The bill also states that Shariah “requires all its adherents to actively and passively support the replacement of America’s constitutional republic, including the representative government of this state with a political system based upon sharia(h).”
Really? I’ve been Muslim for over ten years now, and a few fringe elements notwithstanding, I’ve never heard of anyone say that a Muslim is required to actively or passively support the change in America’s political system. But I guess that all depends on how you define “active and/or passive support”. The closest I’ve heard is some people say that one day Inshallah, we’d become a “Muslim country” just by virtue of more people accepting Islam, and thus by extension our country taking on more of a Muslim character, but I don’t see how that’s any different from some Christian groups who call say for a “Christian government” or a government that governs by “Christian principles”. And I can’t say that I’ve not had the thought that I’d sure be easier if this were a Muslim country, because then perhaps there’d be more public places to pray, or more accommodations could be made at work for things like performing prayer and fasting during Ramadan and celebrating the Eids, etc. But this doesn’t mean I think our current government should be overthrown to accomplish this. I actually think our existing laws would be more than adequate to make life easier for Muslims, as well as adequately addressing the kinds of things that Mr. Ketron is supposedly trying to protect against. Why is a new law even necessary? If indeed, Mr. Ketron is only trying to “protect Tennesseans” even “Muslim ones”? But I’m still stuck on the “fiqhu and usul-al-fiqh respectively” quote. It’s a shame that the article/bill doesn’t go into detail about the differences that Mr. Ketron thinks there are between these two concepts.
So if I’m understanding Ketron’s bill, he doesn’t wanna delve into Muslims’ “religious matters” unless of course if our religion, as laid out in “shariah”, says that we must actively and/or passively support the replacement of our government with one that follows shariah? I find these statements by Mr. Ketron to be contradictory, somewhat confusing, and rather like he’s talking out of both sides of his mouth. Because he does indeed want to infringe on the practice of Muslims, as he sees it anyway, of their religion, at least the parts of it he supposedly doesn’t like. And again, how do you define “active or passive support”? If a Muslim is praying, what’s to stop some overzealous person from concluding that “they’re praying for the overthrow of our government”? I mean, as I said before in my previous post regarding this, this law has all kinds of unintended, and I also maintain, absolutely intended, consequences. IMHO, Mr. Ketron knows exactly what he’s trying to do, he just knows how to say it, dog whistle and all, that most people’ll say “oh OK, well that ain’t so bad”. “We don’t mind if people practice their religion, we just don’t want them trying to ruin our way of life”, and the “we also wanna protect peaceful Muslims” bit, reminds me of Germany, when restrictions were first placed on the Jewish population there, and the reasons given were “for their own protection” when it was actually anything but and in fact, the exact opposite of “their own protection”.
Note the following:
Senate Bill 1028, which is co-sponsored by state Sen. Jim Tracy, R-Shelbyville, is designed to protect Tennesseans, “including those who engage in the peaceful religious worship of Islam” from radicals, according to Ketron.

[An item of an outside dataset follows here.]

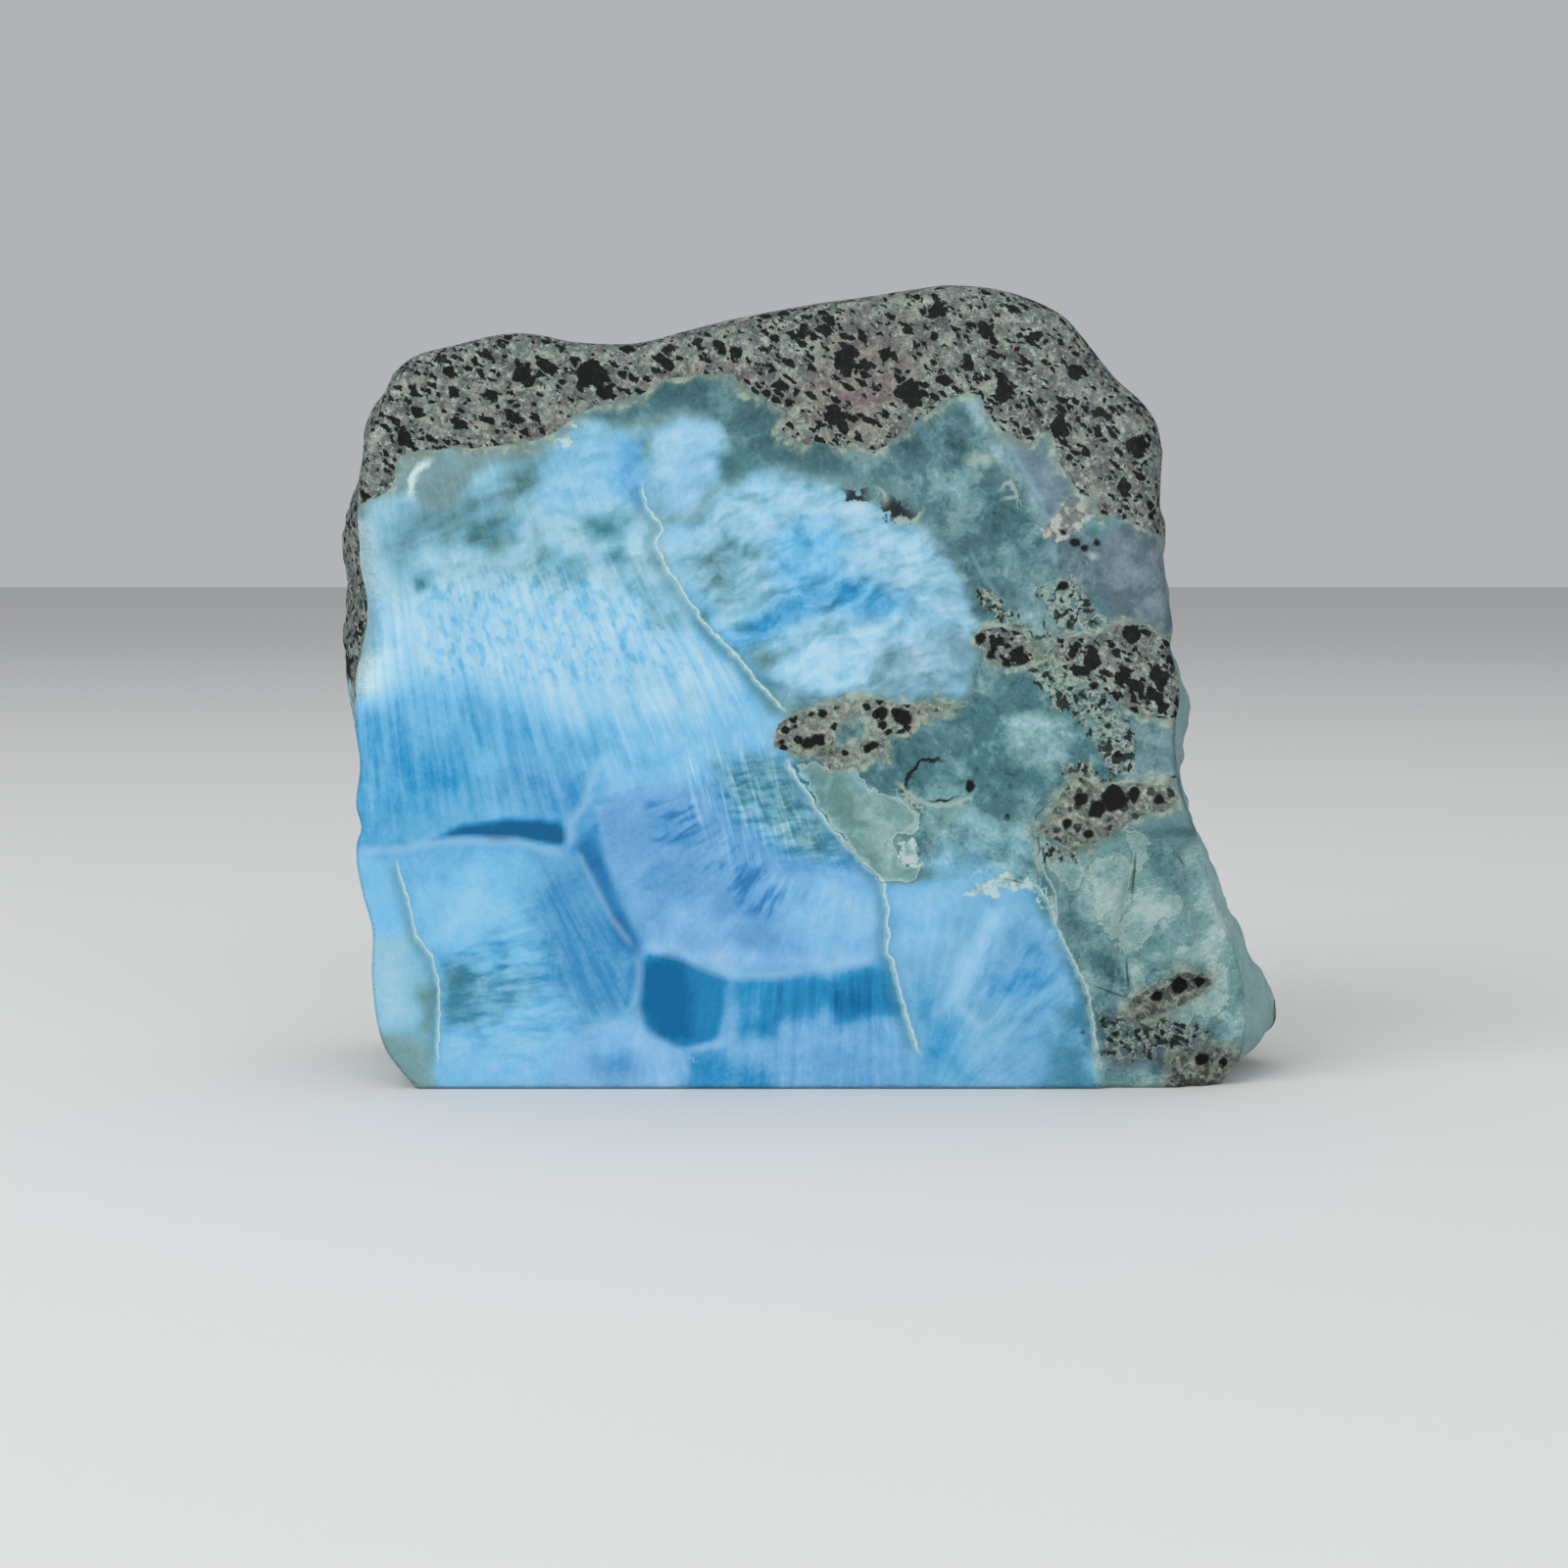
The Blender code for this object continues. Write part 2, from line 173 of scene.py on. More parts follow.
# Veins, cell walls and cracks as lines, and the width of each in millimetres. Walls that
# run side by side are in lists of their own.
LINES = {
    "vein": [
        ([(657, 490), (663, 518), (680, 538), (672, 554), (682, 577), (698, 602), (719, 632),
          (736, 650), (761, 677), (782, 703), (807, 730)], 0.42),
        ([(811, 770), (806, 781), (823, 804), (838, 829), (858, 853), (880, 877), (905, 901),
          (911, 933), (909, 974), (915, 986), (925, 1022), (933, 1052), (945, 1085)], 0.44),
        ([(1061, 903), (1076, 923), (1087, 953), (1101, 983), (1117, 1014), (1125, 1059),
          (1129, 1090)], 0.46),
        ([(1066, 863), (1071, 890), (1084, 913), (1086, 953)], 0.26),
        ([(403, 877), (416, 923), (424, 958), (440, 979), (447, 1013), (444, 1096)], 0.34),
    ],
    "wall": [
        ([(362, 870), (414, 868), (436, 861), (484, 859), (529, 860), (554, 867),
          (580, 873)], 0.3),
        ([(584, 870), (584, 841), (599, 822), (608, 793), (624, 768)], 0.34),
        ([(650, 972), (664, 969), (701, 978), (726, 991), (752, 999), (796, 998),
          (850, 990), (905, 980)], 0.34),
        ([(643, 1045), (621, 1052), (586, 1061)], 0.34),
        ([(656, 1052), (669, 1065), (698, 1080), (704, 1110)], 0.3),
        ([(701, 1077), (749, 1068)], 0.24),
        ([(1023, 933), (1006, 963), (994, 989), (989, 1009), (978, 1026), (951, 1046)], 0.46),
        ([(978, 1026), (1013, 1059)], 0.3),
        ([(866, 770), (880, 800), (905, 812)], 0.2),
    ],
    "inner_wall": [
        ([(584, 868), (592, 873), (605, 899), (624, 937), (650, 972)], 0.22),
        ([(650, 972), (655, 994), (650, 1026), (656, 1052), (643, 1045)], 0.3),
    ],
    "outer_wall": [
        ([(605, 815), (615, 829), (621, 873), (637, 921), (662, 969)], 0.24),
        ([(1000, 408), (1034, 455), (1067, 511), (1084, 582)], 0.2),
        ([(991, 555), (1008, 588), (1035, 622)], 0.14),
    ],
    "slit": [
        ([(862, 494), (872, 506), (884, 507), (897, 503)], 0.85),
        ([(903, 506), (913, 520), (926, 524), (938, 514)], 1.15),
        ([(972, 781), (964, 775), (955, 778), (945, 775), (936, 787), (929, 793), (929, 803),
          (937, 810)], 0.34),
        ([(948, 817), (966, 818), (986, 812)], 0.2),
    ],
    "ridge": [
        ([(893, 496), (904, 500), (909, 518), (922, 534), (938, 530), (950, 515)], 0.36),
        ([(870, 512), (886, 513), (896, 509)], 0.22),
        ([(916, 795), (928, 806), (944, 817), (962, 823), (984, 821), (1004, 810)], 0.34),
        ([(985, 470), (1004, 466), (1020, 476)], 0.6),
        ([(1019, 503), (1034, 490), (1042, 506), (1022, 510)], 0.24),
        ([(1083, 587), (1086, 600), (1078, 612)], 0.3),
        ([(914, 816), (928, 818), (941, 834), (938, 846), (920, 850)], 0.3),
        ([(1064, 857), (1066, 884), (1072, 900)], 0.34),
    ],
    # Painted glints: near-white lines that stand in for light caught by glassy edges
    "painted_glint": [
        ([(423, 512), (425, 490), (431, 475), (450, 469)], 0.5),
        ([(1112, 562), (1121, 567), (1128, 566)], 0.4),
        ([(1098, 571), (1103, 573)], 0.3),
    ],
    "crack": [
        ([(1168, 868), (1167, 890), (1164, 922)], 0.24),
        ([(1159, 978), (1160, 995), (1163, 1020)], 0.22),
        ([(1121, 1009), (1145, 1018), (1166, 1026), (1186, 1017), (1201, 997)], 0.16),
        ([(1210, 872), (1222, 893)], 0.24),
        ([(1030, 898), (1056, 904)], 0.24),
        ([(1090, 805), (1062, 835), (1068, 870), (1060, 880)], 0.14),
    ],
}
FLAKES = [
    [(990, 915), (1004, 903), (1020, 899), (1034, 894), (1052, 897), (1064, 905), (1072, 923),
     (1061, 912), (1046, 909), (1034, 911), (1012, 917)],
    [(921, 860), (938, 858), (944, 872), (942, 884), (926, 880)],
    [(573, 449), (590, 434), (592, 448), (584, 454)],
]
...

Anyone else catch that? “including those who engage in the peaceful religious worship of Islam”? OK so how do you define that? Especially when some might consider building a mosque, or praying, or wearing hijab, in and of themselves to be somehow “passive support” for a change in our government?
He singled out Carlos Bledsoe of Memphis, who said he was following “jihad” when he killed a serviceman at an Arkansas Army recruiting station.
Yeah well just because Mr. Bledsoe may have said he was “following jihad”, doesn’t mean he actually was. If Rep. Ketron had actually consulted a reputable and mainstream Islamic scholar on the issue and not someone endorsed by Robert Spencer, Daniel Pipes and the like, he’d have been told that what Mr. Bledsoe did was most certainly not “jihad”, no matter what Mr. Bledsoe might have thought about it. And at any rate, we don’t need some kinda dog whistle law against “shariah”, which is such a broad concept that even Mr. Ketron can’t define it properly, to deal with someone like Mr. Bledsoe. Just use the existing laws and charge the guy with murder, put him on trial and move on. I mean, isn’t that what the Republicans say all the time when talking about “hate crime laws” and other laws they don’t like? Don’t they say “hey why don’t we use the existing laws already on the books to deal with this problem”?
We don’t need new laws to deal with things like terrorism, etc., just use the laws we already got. That’ll protect Tennesseans, and the rest of us, just as well if not better than laws that have the potential, if not actual full intent, of infringing on peoples rights and religious freedom.